Study of Size, Shape, and Etch pit formation in InAs/InP Droplet Epitaxy Quantum Dots

InAs/InP self-assembled quantum dots (QDs) emitting in the telecom range (~1550 nm) with a small FSS have been developed recently as a result of reduced lattice mismatch and improved growth techniques. We investigated metal-organic vapor phase epitaxy grown droplet epitaxy (DE) and Stranski-Krastanov (SK) InAs/InP QDs by cross-sectional scanning tunneling microscopy (X-STM) and present an atomic-scale comparison of structural characteristics of QDs grown by both growth techniques proving that the DE yields uniform and shape symmetric QDs. Both DE and SKQDs are found to be truncated pyramid-shaped with a large and sharp top facet.
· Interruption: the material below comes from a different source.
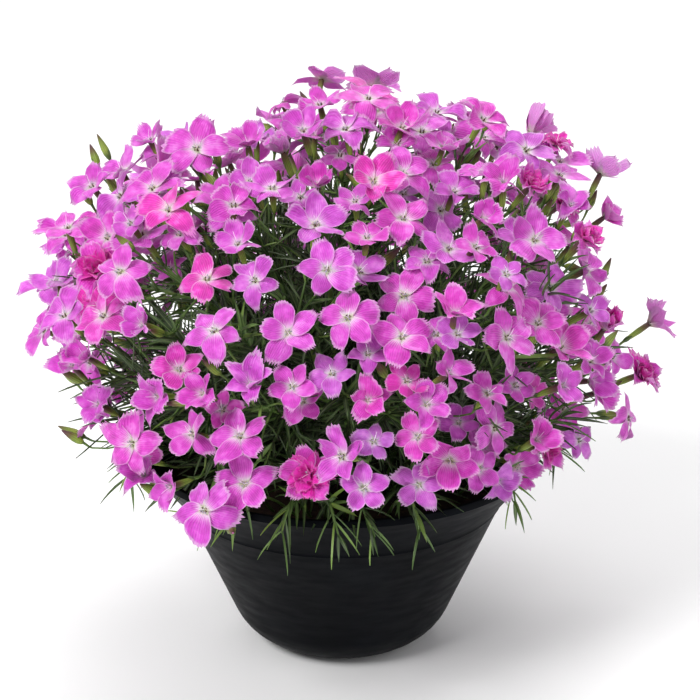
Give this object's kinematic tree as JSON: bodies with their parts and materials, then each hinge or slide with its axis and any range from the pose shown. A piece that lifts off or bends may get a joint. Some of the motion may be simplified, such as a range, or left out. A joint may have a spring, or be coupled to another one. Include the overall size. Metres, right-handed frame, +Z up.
{
  "type": "potted dianthus in flower",
  "caption": "Flowering plant in a dark bowl pot: thin stems fan out of the soil, narrow leaves fill the middle and pink five-petalled blooms make a dome.",
  "frame": {"origin": "middle of the pot's flat foot, on the surface that it rests on", "axes": "+Z up, -Y towards the front of the plant, +X to the right of the front"},
  "size_m": [0.3677, 0.3445, 0.321],
  "materials": {
    "pot_plastic": "charcoal black moulded plastic with a soft sheen",
    "potting_soil": "dark, damp, crumbly potting soil, rough and without gloss",
    "bloom_and_stem": "thin matte orchid pink petals with pale toothed edges and veins, on green stalks",
    "foliage": "dark green narrow leaves and stems, matte with a faint waxy bloom"
  },
  "bodies": {
    "root": {"pot": "pot_plastic", "soil": "potting_soil", "spray_01": "bloom_and_stem", "spray_02": "bloom_and_stem", "spray_03": "bloom_and_stem", "spray_04": "bloom_and_stem", "spray_05": "bloom_and_stem", "spray_06": "bloom_and_stem", "spray_07": "bloom_and_stem", "spray_08": "bloom_and_stem", "spray_09": "bloom_and_stem", "spray_10": "bloom_and_stem", "spray_11": "bloom_and_stem", "spray_12": "bloom_and_stem", "spray_13": "bloom_and_stem", "spray_14": "bloom_and_stem", "spray_15": "bloom_and_stem", "spray_16": "bloom_and_stem", "spray_17": "bloom_and_stem", "spray_18": "bloom_and_stem", "spray_19": "bloom_and_stem", "spray_20": "bloom_and_stem", "spray_21": "bloom_and_stem", "spray_22": "bloom_and_stem", "spray_23": "bloom_and_stem", "spray_24": "bloom_and_stem", "spray_25": "bloom_and_stem", "spray_26": "bloom_and_stem", "spray_27": "bloom_and_stem", "spray_28": "bloom_and_stem", "spray_29": "bloom_and_stem", "spray_30": "bloom_and_stem", "spray_31": "bloom_and_stem", "spray_32": "bloom_and_stem", "spray_33": "bloom_and_stem", "spray_34": "bloom_and_stem", "spray_35": "bloom_and_stem", "spray_36": "bloom_and_stem", "spray_37": "bloom_and_stem", "tuft_01": "foliage", "tuft_02": "foliage", "tuft_03": "foliage", "tuft_04": "foliage", "tuft_05": "foliage", "tuft_06": "foliage", "tuft_07": "foliage", "tuft_08": "foliage", "tuft_09": "foliage", "tuft_10": "foliage", "tuft_11": "foliage", "tuft_12": "foliage", "tuft_13": "foliage"}
  },
  "joints": []
}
The presence of the etch pits underneath the DEQDs is explained by the phenomenon of local droplet etching. Finite element simulations are performed to fit the experimental outward relaxation and local lattice constant profiles of the cleaved DEQDs. The composition of the DEQDs is estimated to be pure InAs obtained by combining both FE simulations and X-STM results with a minor intermixing close to the QD edges. The formation of a discontinuous DE wetting layer from As to P surface exchange is compared with the standard SKQDs wetting layer. We found that the DEQDs have preferential {136} or {122} side facets. The structural characterization performed in this work provides detailed feedback to the growers to further optimize the growth of DEQDs.